By table you mean houses buildings roads ect....?


----------



## rrgrassi (May 3, 2012)

Lsmith said:


> By table you mean houses buildings roads ect....?


No, the initial table/benchwork for the track, then tunnels, elevations, etc. Houses and roads come after track laying for me.


----------



## Lsmith (Oct 25, 2013)

Ok thanks that's what I was thinking. I want a tunnel/mountain bad! So is gluing a stack of foamboard then carving out a tunnel and mnt the best way? I know there's more than one way to skin a cat buts what does everything.


----------



## rrgrassi (May 3, 2012)

You can use foam, or chicken wire and plaster of paris cloth. There a lots of different ways.

But, keep in mind you will need access in case of a derailment.


----------



## Lsmith (Oct 25, 2013)

I'm still struggling for a layout maybe tunnels can wait lol. Anyone know of a good site I can look at layouts. Seen every u tube video twice.


----------



## norgale (Apr 4, 2011)

Lsmith you have a super table there. Very different in shape and interesting. I would suggest that you have at least a 48" wide table at each end so you can have a continuous running mainline around the outside. With 48" you can have a 22r outside track and an 18" track inside the 22r track for running a second train. Yes you will want a second train. Install a crossover in each direction somewhere so you can swap tracks with the trains. Then you can do what you want for a town and/or an industrial siding for freight and what-have-you. Pete


----------



## Lsmith (Oct 25, 2013)

Thanks for the info. I made a board with holes in it with 18" to 22" radius. 22 looks easy to do. My biggest problem is I don't want just an oval. To the left u can see its perfect for a rail yard. The middle however is driving me nuts. Maybe something close to a dog bone. I like the 18" inside of 22" good idea


----------



## spoil9 (Dec 24, 2008)

Lsmith said:


> Ok so here's a new one I can't find the answer for. Ruining 2 lines side x side is there a protocol for how far apart? If I have a 22" corner should I do a 20" or 19" on inside?


Not that easy of an answer. Although this chart is a bit hard to read (http://www.nmra.org/standards/sandrp/s-8.html) it gives the minimum safe distance between track centers for different radi curves.
HO Scale is half way down the page. Look for the row that says "Radius-Inches", and starting at the far right column is an 18" radius. Then 20" radius, 23" radius and so on as you move to the left.
The numbers beneath each radius size is the distance between track centers, depending on the size locomotive you want to use. I assume you're not going to be trying to run a Big Boy steam engine so you're gonna want Class I for modern stuff, or Class II for older stuff (40's-60's time frame).

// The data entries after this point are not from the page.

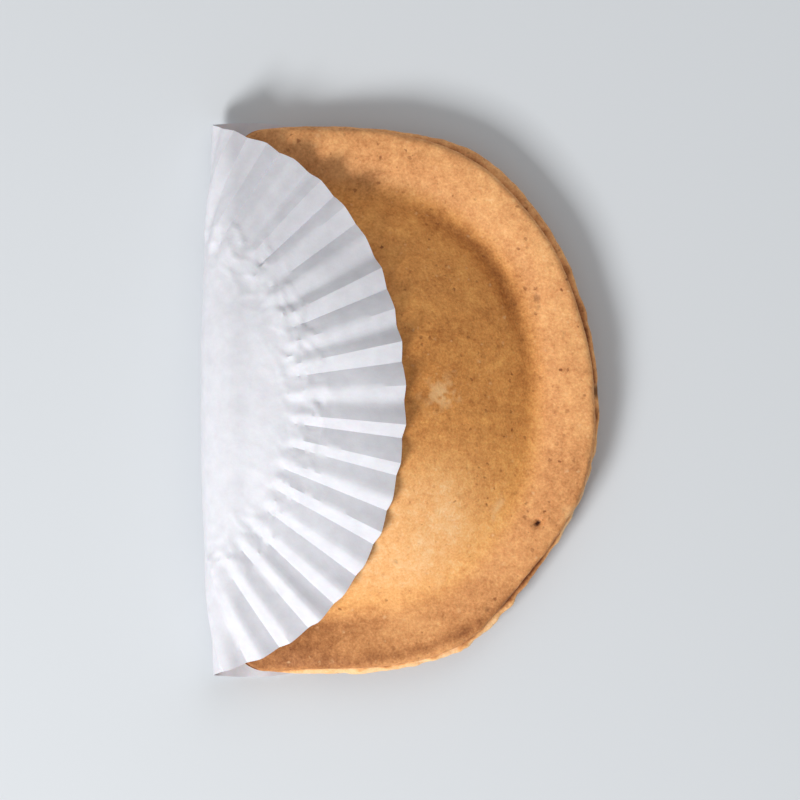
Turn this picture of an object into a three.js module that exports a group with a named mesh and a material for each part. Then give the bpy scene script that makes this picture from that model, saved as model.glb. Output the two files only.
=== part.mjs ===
// A baked half-moon empanada lying in its fluted paper case. Millimetres, +Z up.
// The case is one round pleated cup, folded in two around the straight side of the pastry like a taco:
// its lower flap lies under the pastry and its upper flap covers about half of the top.
// Both solids are worked out in the pastry's own plan: X runs from the fold to the round edge, Y along it.
// At the end the group is moved so that the origin is the centre of the base.
import * as THREE from "three";

// Pastry, in plan
const LENGTH = 108; // along the fold, from tip to tip
const WIDTH = 76; // from the fold to the middle of the round edge
const EDGE_RADIUS = LENGTH / 2; // of the sealed edge, which is a slightly squared arc
const EDGE_POWER = 2.35; // superellipse power of that arc: 2 would be a circle
const ARC_CENTRE_X = WIDTH - EDGE_RADIUS;
const CORNER_POWER = 4.5; // superellipse power of the fold side: straight, with rounded corners
const EDGE_WAVES = [
  { size: 0.35, count: 5, turn: 1.0 },
  { size: 0.22, count: 11, turn: 2.2 },
]; // how far the hand-sealed edge strays from its arc
const FLAT_SIDES = [
  { inset: 0.9, angle: 0.45, spread: 0.3 },
  { inset: -0.9, angle: 0.95, spread: 0.3 },
  { inset: 2.6, angle: -0.66, spread: 0.28 },
]; // stretches of the edge that lie further in, or further out where the inset is negative
const EVEN_UP_TO = 0.5; // cosine of the angle below which those strays fade out towards the tips

// Pastry, heights above the table
const BELLY_BASE = 1.3; // underside of the filled middle, just clear of the paper
const RIM_BASE = 2.4; // underside of the sealed rim, which lifts a little in the oven
const RIM_THICKNESS = 4.6; // two layers of dough pressed together
const RIM_TOP = RIM_BASE + RIM_THICKNESS;
const BELLY_TOP = 21.5;
const RIM_WIDTH = 12.8; // flat band round the filling
const RIM_RISE = 1.8; // the band turns up towards its edge
const RISE_START = 2; // from this far beyond the fold
const RISE_FULL = 26; // to all of it this far beyond the fold
const BELLY_SLOPE = 35; // plan length of the round rise from the rim band to the top of the belly
const BELLY_START = 0.1; // softens the start of that rise
const VALLEY_DEPTH = 0.7; // the pressed line where the band meets the belly
const VALLEY_WIDTH = 3.2;
const FOLD_SLOPE = 27; // plan length over which the top rises from the fold
const FOLD_ROUND = 12; // plan length over which the underside turns up into the fold
const BASE_FLAT_FROM = 3; // the underside sinks from the rim to the filled middle, starting this far in
const BASE_FLAT_TO = RIM_WIDTH + 6;

// The cut edge, from the underside to the top: how far in from the outline, and how high up the rim.
// The lower layer stands out beyond the upper one, with the seam as a groove between them.
const CUT_EDGE = [
  { inset: 1.7, share: 0.0 },
  { inset: 0.35, share: 0.12 },
  { inset: 0.0, share: 0.33 },
  { inset: 1.0, share: 0.47 },
  { inset: 0.55, share: 0.62 },
  { inset: 0.75, share: 0.85 },
  { inset: 2.1, share: 1.0 },
];
// The fold has no cut edge. It is one smooth turn, with the same number of steps.
const FOLD_INSETS = [3.6, 1.6, 0.45, 0, 0.4, 1.4, 3.6];
const FOLD_UNDER_STEPS = 3; // of which so many belong to the underside
const CUT_TO_FOLD = [-0.05, 0.3]; // the cut edge turns into the fold between these cosines of the angle

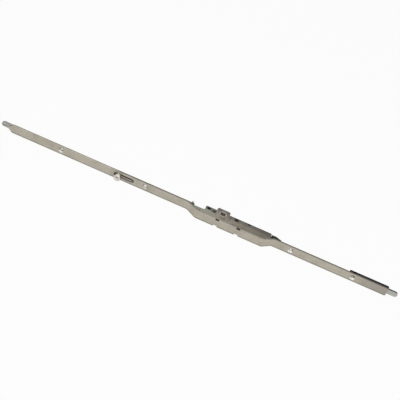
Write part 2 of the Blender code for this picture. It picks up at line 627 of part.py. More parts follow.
def make_case_base(metal):
    """Lower half shell: floor and walls round the gear, the slider and the rods."""
    base = prism("case_base", case_outline(), -CASE_HALF, PARTING, metal, chamfer_low=CASE_CHAMFER)
    join(base, prism("add_pad_base", pad_outline(), -PAD_TOP, -CASE_HALF + CASE_WALL / 2, metal,
                     chamfer_low=FIT), lug_prisms("add_lugs_base", -1.0, metal))

    floor, above = -CAVITY_HALF, PARTING + THROUGH
    chamber_back = SPINDLE_Y + TIP_RADIUS * math.sin(CHAMBER_RISE)
    sweep = math.degrees(math.asin((chamber_back - SPINDLE_Y) / CHAMBER_RADIUS))
    chamber = arc((0.0, SPINDLE_Y), CHAMBER_RADIUS, 180 - sweep, 360 + sweep, ROUND_STEPS)
    cut(base, prism("cut_chamber", chamber, floor, above, metal))
    cut(base, prism("cut_hub_room", circle((0.0, SPINDLE_Y), HUB_BACK_RADIUS + FIT, ROUND_STEPS),
                    floor, above, metal))

    rod_room = ROD_BACK + FIT
    rod_low = ROD_FRONT - FIT
    channel = [(CASE_LEFT - THROUGH, CASE_FRONT - THROUGH), (CHANNEL_RIGHT, CASE_FRONT - THROUGH),
               (CHANNEL_RIGHT, rod_low), (CASE_RIGHT + THROUGH, rod_low), (CASE_RIGHT + THROUGH, rod_room),
               (CHANNEL_RIGHT, rod_room), (CHANNEL_RIGHT, rod_room + RIGHT_LUG_OUT),
               (RIGHT_ROD_END - FIT, rod_room + RIGHT_LUG_OUT), (RIGHT_ROD_END - FIT, CRANK + FIT),
               (-CHAMBER_RADIUS + THROUGH, CRANK + FIT), (-CHAMBER_RADIUS + THROUGH, ROD_FRONT),
               (-BUSH_EDGE, ROD_FRONT), (-BUSH_EDGE - FIT, rod_room), (CASE_LEFT - THROUGH, rod_room)]
    cut(base, prism("cut_channel", channel, floor, above, metal))
    cut(base, case_holes("cut_base_holes", -PAD_TOP - THROUGH, above, metal))
    return base


def make_case_cover(metal):
    """Upper half shell: a cover plate with the hub pad and a window beside the gear."""
    cover = prism("case_cover", case_outline(), CAVITY_HALF, CASE_HALF, metal, chamfer_high=CASE_CHAMFER)
    join(cover, prism("add_pad_cover", pad_outline(), CASE_HALF - CASE_WALL / 2, PAD_TOP, metal,
                      chamfer_high=FIT), lug_prisms("add_lugs_cover", 1.0, metal))
    cut(cover, case_holes("cut_cover_holes", CAVITY_HALF - THROUGH, PAD_TOP + THROUGH, metal))
    window_back = CASE_BACK - RIVET_INSET - 2 * RIVET_RADIUS
    window = box_outline(-BUSH_X + BUSH_RADIUS + WINDOW_WALL, -HUB_BLOCK_HALF - 2 * FIT,
                         window_back - WINDOW_HEIGHT, window_back)
    cut(cover, prism("cut_window", window, CAVITY_HALF - THROUGH, CASE_HALF + THROUGH, metal))
    return cover


def make_case_rivet(number, place, steel):
    """Rivet through both half shells, flush at its ends."""
    end = CASE_HALF - FIT / 3
    tip = RIVET_RADIUS - RIVET_EDGE
    profile = [(tip, -end), (RIVET_RADIUS, RIVET_EDGE - end), (RIVET_RADIUS, end - RIVET_EDGE), (tip, end)]
    return turned(f"case_rivet_{number}", profile, Matrix.Translation((*place, 0.0)), steel)


def make_bush(name, x, steel):
    """Threaded bush for a handle screw, flush with both half shells."""
    end = CASE_HALF - FIT / 3
    bore = BUSH_BORE / 2
    profile = [(bore, -end), (BUSH_RADIUS, -end), (BUSH_RADIUS, end), (bore, end)]
    return sleeve(name, profile, Matrix.Translation((x, SPINDLE_Y, 0.0)), steel, ROUND_STEPS)


def guide_section(height):
    """Bridge section in Y and Z: a roof and two walls over the rod."""
    front = PLATE_BACK + FIT
    back = front + height
    inner = ROD_HALF + FIT
    room = ROD_BACK + FIT
    return [(front, -PLATE_HALF), (back - GUIDE_CORNER, -PLATE_HALF), (back, GUIDE_CORNER - PLATE_HALF),
            (back, PLATE_HALF - GUIDE_CORNER), (back - GUIDE_CORNER, PLATE_HALF), (front, PLATE_HALF),
            (front, inner), (room, inner), (room, -inner), (front, -inner)]


def make_exit_guide(plastic):
    """Black wedge that carries the rod out of the case."""
    left = CASE_RIGHT + 2 * FIT
    right = left + EXIT_GUIDE_LENGTH
    guide = prism("exit_guide", guide_section(EXIT_GUIDE_HEIGHT), left, right, plastic, "X")
    back = PLATE_BACK + FIT + EXIT_GUIDE_HEIGHT
    toe = PLATE_BACK + 3 * FIT
    wedge = [(left + EXIT_GUIDE_LENGTH / 3, back), (right, toe), (right + THROUGH, toe),
             (right + THROUGH, back + THROUGH), (left + EXIT_GUIDE_LENGTH / 3, back + THROUGH)]
    outer = PLATE_HALF + THROUGH
    cut(guide, prism("cut_wedge", wedge, -outer, outer, plastic))
    depth = PLATE_HALF - EXIT_GROOVE
    groove_left = left + EXIT_FLANGE
    grooves = [box_outline(groove_left, groove_left + EXIT_GROOVE, *sorted((side * depth, side * outer)))
               for side in (-1.0, 1.0)]
    cut(guide, prisms("cut_groove", grooves, PLATE_BACK, back + THROUGH, plastic, "Y"))
    return guide


def make_end_guide(plastic):
    """Long black guide behind the right end of the faceplate, with a clip beyond the screw's gap."""
    left = SCREW_PLACES[-1] - END_GUIDE_AHEAD
    right = PLATE_RIGHT
    guide = prism("end_guide", guide_section(END_GUIDE_HEIGHT), left, right, plastic, "X")
    back = PLATE_BACK + FIT + END_GUIDE_HEIGHT
    lead = [(left - THROUGH, back - GUIDE_LEAD), (left, back - GUIDE_LEAD), (left + GUIDE_LEAD, back),
            (left + GUIDE_LEAD, back + THROUGH), (left - THROUGH, back + THROUGH)]
    outer = PLATE_HALF + THROUGH
    cut(guide, prism("cut_lead", lead, -outer, outer, plastic))
    gap_left = left + END_GUIDE_HEAD
    gap = box_outline(gap_left, gap_left + END_GUIDE_GAP, -outer, outer)
    cut(guide, prism("cut_guide_gap", gap, PLATE_BACK, ROD_BACK + FIT, plastic, "Y"))
    holes = [circle((x, 0.0), SCREW_SLOT / 2) for x in SCREW_PLACES if left < x < right]
    if holes:
        cut(guide, prisms("cut_guide_hole", holes, ROD_BACK, back + THROUGH, plastic, "Y"))
    return guide


def make_cam(steel):
    """Eccentric mushroom cam: rivet head behind the rod, neck in the slot, head in front."""
    axis = along_y(CAM_PLACE, CRANK)
    rod_seat = PLATE_THICKNESS + FIT + ROD_THICKNESS
    rear = rod_seat + 2 * FIT + WASHER_THICKNESS
    shank, neck, head = CAM_SHANK / 2, CAM_NECK / 2, CAM_HEAD / 2
    under = CAM_HEAD_THICKNESS - CAM_HEIGHT
    lip = shank + CAM_RIVET_LIP
    profile = [(neck, under), (neck, PLATE_THICKNESS), (shank, PLATE_THICKNESS), (shank, rear), (lip, rear),
               (lip, rear + CAM_RIVET_THICKNESS / 2), (lip - CAM_RIVET_LIP / 2, rear + CAM_RIVET_THICKNESS)]
    bolt = turned("cam_bolt", profile, axis, steel, ROUND_STEPS)
    mushroom = [(head - CAM_RIM, -CAM_HEIGHT), (head, CAM_RIM - CAM_HEIGHT), (head, under),
                (neck + CAM_RIM, -FIT - CAM_RIM), (neck + CAM_RIM / 2, -FIT)]
    head_axis = along_y(CAM_PLACE, CRANK, -CAM_ECCENTRICITY)
    join(bolt, turned("add_cam_head", mushroom, head_axis, steel, ROUND_STEPS))
    corner = CAM_SOCKET / math.sqrt(3.0)
    hexagon = [(CAM_PLACE + x, z) for x, z in circle((0.0, 0.0), corner, 6)]
    cut(bolt, prism("cut_cam_socket", hexagon, CRANK - CAM_HEIGHT - THROUGH,
                    CRANK - CAM_HEIGHT + CAM_SOCKET_DEPTH, steel, "Y"))
    return bolt


def make_cam_washer(steel):
    """Friction washer between the rod and the cam's rivet head."""
    low = FIT / 3
    bore = CAM_SHANK / 2 + FIT
    rim = bore + WASHER_WIDTH
    profile = [(bore, low), (rim, low), (rim, low + WASHER_THICKNESS), (bore, low + WASHER_THICKNESS)]
    return sleeve("cam_washer", profile, along_y(CAM_PLACE, ROD_BACK + 2 * low), steel, ROUND_STEPS)


def main():
    for thing in list(bpy.data.objects):
        bpy.data.objects.remove(thing, do_unlink=True)
    zinc = new_material("zinc_silver", (0.47, 0.42, 0.35), 0.38, 0.85)
    rod_steel = new_material("rod_steel", (0.30, 0.28, 0.24), 0.45, 0.9)
    cast_metal = new_material("die_cast", (0.22, 0.18, 0.15), 0.55, 0.75)
    bright_steel = new_material("bright_steel", (0.62, 0.60, 0.55), 0.3, 1.0)
    black_plastic = new_material("black_plastic", (0.015, 0.013, 0.012), 0.5, 0.0)

    make_faceplate(zinc)
    make_left_rod(rod_steel)
    make_right_rod(rod_steel)
    for number, x in enumerate(STUD_PLACES, 1):
        make_stud(number, x, zinc)
    make_slider(rod_steel)
    make_hub(cast_metal)
    make_case_base(cast_metal)
    make_case_cover(cast_metal)
    for number, place in enumerate(rivet_places(), 1):
        make_case_rivet(number, place, cast_metal)
    make_bush("screw_bush_left", -BUSH_X, cast_metal)
    make_bush("screw_bush_right", BUSH_X, cast_metal)
    make_exit_guide(black_plastic)
    make_end_guide(black_plastic)
    make_cam(bright_steel)
    make_cam_washer(bright_steel)


main()
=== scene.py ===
"""Looks of the window espagnolette gearbox.

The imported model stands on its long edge. Each sub-assembly is a class here: it rounds and dresses the
solids that it owns, and replaces the turned ones by finer surfaces. Lengths are in metres.
"""
from __future__ import annotations

import json
import logging
import math
from dataclasses import dataclass
from enum import Enum
from functools import cached_property

import bmesh
import bpy
import numpy as np
from mathutils import Matrix, Vector


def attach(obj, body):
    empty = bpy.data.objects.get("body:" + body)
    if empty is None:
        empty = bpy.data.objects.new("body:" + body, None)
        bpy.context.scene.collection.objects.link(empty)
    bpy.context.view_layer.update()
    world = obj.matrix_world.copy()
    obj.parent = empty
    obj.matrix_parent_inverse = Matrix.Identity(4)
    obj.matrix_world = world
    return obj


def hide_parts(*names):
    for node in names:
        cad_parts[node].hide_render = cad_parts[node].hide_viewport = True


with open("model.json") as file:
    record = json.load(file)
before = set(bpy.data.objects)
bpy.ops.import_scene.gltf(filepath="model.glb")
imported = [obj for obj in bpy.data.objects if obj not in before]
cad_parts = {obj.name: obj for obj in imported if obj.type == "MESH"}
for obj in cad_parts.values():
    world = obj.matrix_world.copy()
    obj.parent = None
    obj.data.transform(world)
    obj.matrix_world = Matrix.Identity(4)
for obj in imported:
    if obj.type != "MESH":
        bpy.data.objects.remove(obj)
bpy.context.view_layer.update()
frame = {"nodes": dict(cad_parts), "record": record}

Colour = tuple[float, float, float]             # linear red, green and blue
Point = tuple[float, float, float]              # x, y and z
Span = tuple[float, float]                      # where a change begins and where it ends

LOG = logging.getLogger("gearbox")
MM = 0.001
TAU = math.tau
WHITE = (1.0, 1.0, 1.0, 1.0)

# Sizes that the pieces share with the solids
CRANK = 10.7 * MM                   # the straight runs' outer face
PLATE_THICKNESS = 2.5 * MM
PLATE_HALF = 7.0 * MM
SPINDLE_Y = 17.209 * MM
CASE_HALF = 6.0 * MM
CASE_LEFT = -26.9 * MM
FLOOR_Z = -PLATE_HALF - 0.05 * MM   # just clear of the long edge

# Limits for copies of the solids, angles in degrees
CREASE = 50.0                       # angle between faces from which an edge is rounded
SMOOTH = 32.0                       # angle up to which shading runs on over an edge
FLAT = 1.0                          # angle up to which faces are merged into one
MERGE = 0.004 * MM                  # distance up to which corners are merged into one
TIGHT = 2.2                         # roundings that a sharp edge has to hold to be rounded
FINE = 0.12 * MM                    # easing of the corners of small turned and pressed pieces

RIGHT_OF_SLOT = (-132.0 * MM, -126.0 * MM)      # where tones change at the cam slot's right end


class Slot(Enum):
    """Material slots of the record."""

    ZINC = "zinc_silver"
    ROD = "rod_steel"
    CAST = "die_cast"
    BRIGHT = "bright_steel"
    PLASTIC = "black_plastic"


class Look(Enum):
    """Finishes of the pieces."""

    STRIP = "zinc_silver_satin"
    STUD = "zinc_silver_stud"
    ROD = "rod_steel_dull"
    SLIDER = "rod_steel_slider"
    SHELL = "die_cast_matt"
    RUBBED = "die_cast_rubbed"
    HUB = "die_cast_hub"
    BORE = "die_cast_bore"
    TURNED = "bright_steel_turned"
    NYLON = "black_nylon_grained"
    NYLON_DUSTY = "black_nylon_dusty"
    NYLON_EDGE = "black_nylon_edge"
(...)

According to the NMRA standards, the minimum safe radius for you using modern diesels is 23" with at least 2 5/16" between track centers in the curves. Since that's not practical for you (nor for my future plans), I would suggest going with a minimum of 2.5" between track centers in the curves.

If you have any more questions, please feel free to ask. It took me a good 15min to learn how to read this darn NMRA chartbut I think I got it now.


----------



## Lsmith (Oct 25, 2013)

Little update.


----------



## Lsmith (Oct 25, 2013)

First try at a river.


----------



## spoil9 (Dec 24, 2008)

Good start.


----------



## Smokinapankake (Sep 8, 2011)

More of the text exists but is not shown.